Originally, wandb didn't really deal with nested configurations like the one above very well. I think nowadays, the situation might be better, but I don't care to give myself a headache by finding out what the exact caveats to that are. 

So instead we'll make a flat config out of the nested config above
and the `common_jax_utils.wandb_utils.run_from_wandb` function that we use to actually run the experiments, will unflatten it when needed. 

In [3]:

flat_parameter_config = cdu.config_creation.make_flat_config(config)
#pprint(flat_parameter_config)  # uncomment to see what the flattened config looks like

Finally, we setup a sweep config detailing the method of the sweep (random in this case), the metric that is to be tracked, and the above `flat_parameter_config`.

In [4]:
sweep_config = {
    'name': 'sdf_example_sweep',
    'method': 'random',
    'metric': {'name':'jaccard_index', 'goal':'maximize'},
    'parameters': flat_parameter_config,
    'description': 'An example of a hyperparameter sweep for training an INR'
}

In [5]:
sweep_id = wandb.sweep(sweep_config, entity="nld", project="inr_edu_24")
print(f"nohup python run_from_inr_sweep.py --sweep_id={sweep_id} > sdf_sweep_example.out")

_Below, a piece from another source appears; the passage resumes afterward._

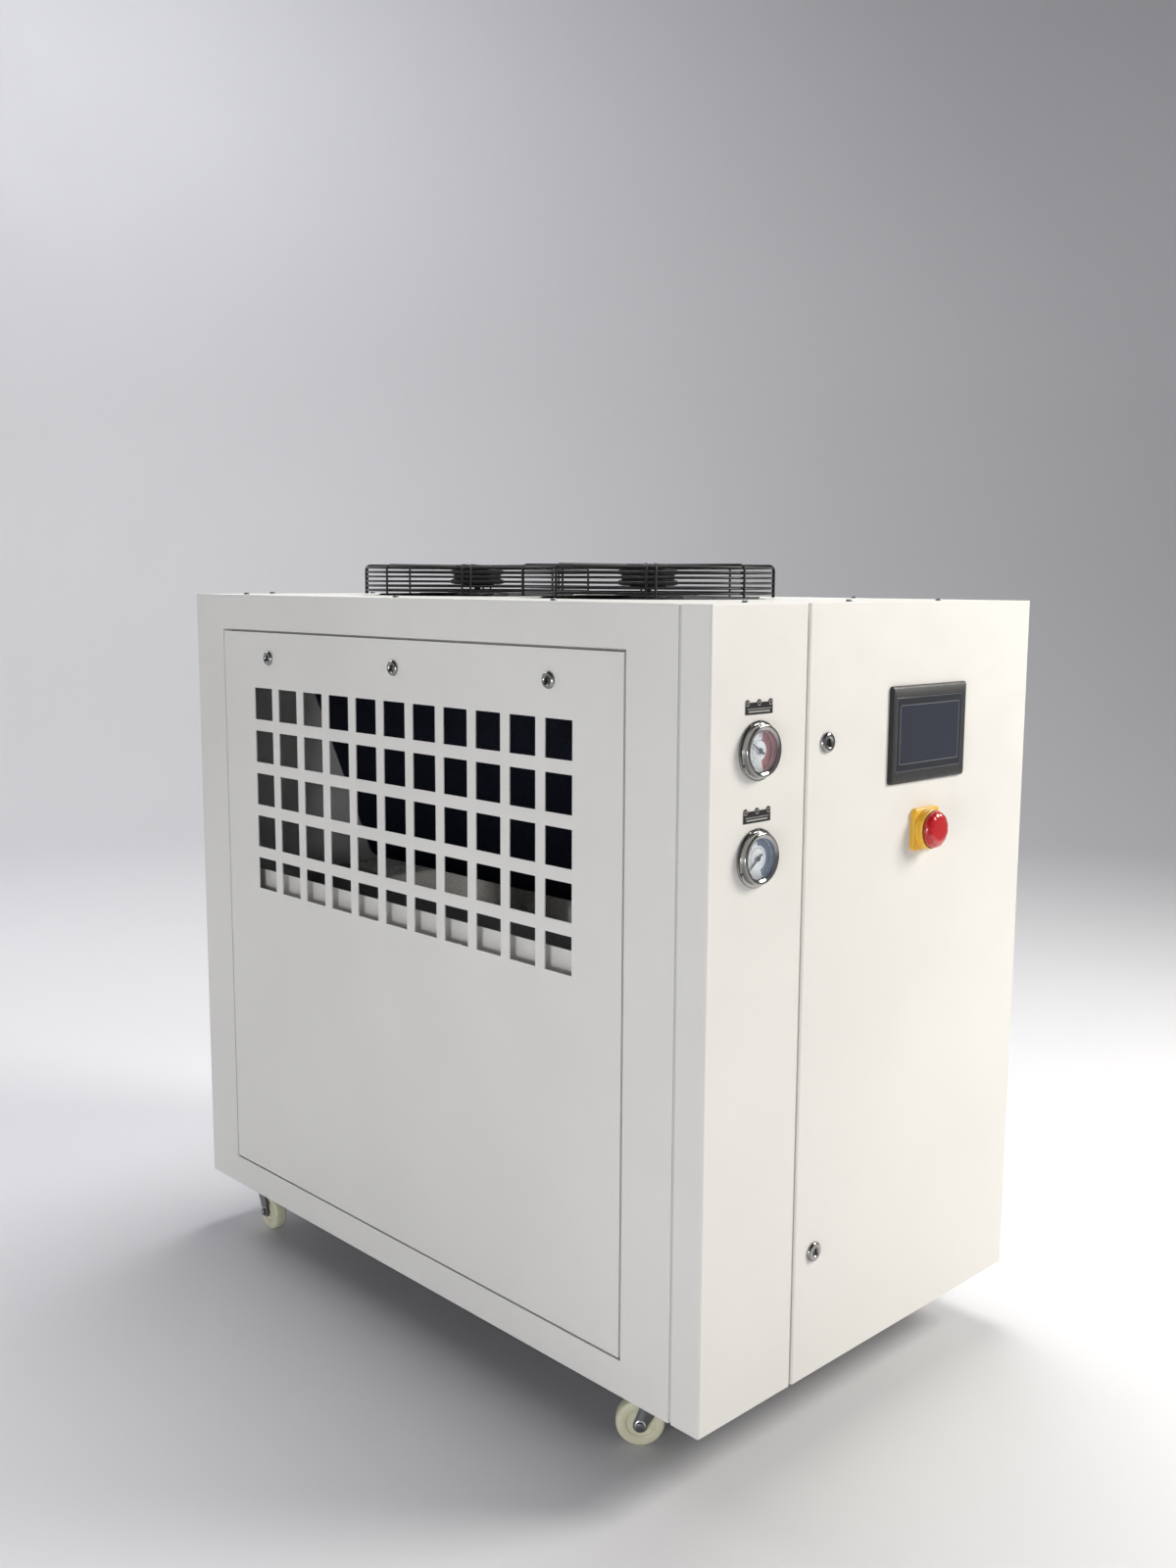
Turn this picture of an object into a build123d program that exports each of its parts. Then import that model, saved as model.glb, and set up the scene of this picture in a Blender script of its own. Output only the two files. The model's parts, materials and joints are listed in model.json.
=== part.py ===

Create sweep with ID: 04jhl7r9
Sweep URL: https://wandb.ai/nld/inr_edu_24/sweeps/04jhl7r9
nohup python run_from_inr_sweep.py --sweep_id=04jhl7r9 > sdf_sweep_example.out


Next up, perform a single run for this sweep locally by typing `nohup python run_from_inr_sweep.py --sweep_id=0t56ux9d > inr_sweep_example.out`

Or run it on Snellius by submitting a job script that logs into wandb and runs `run_from_inr_sweep.py` with the correct sweep_id.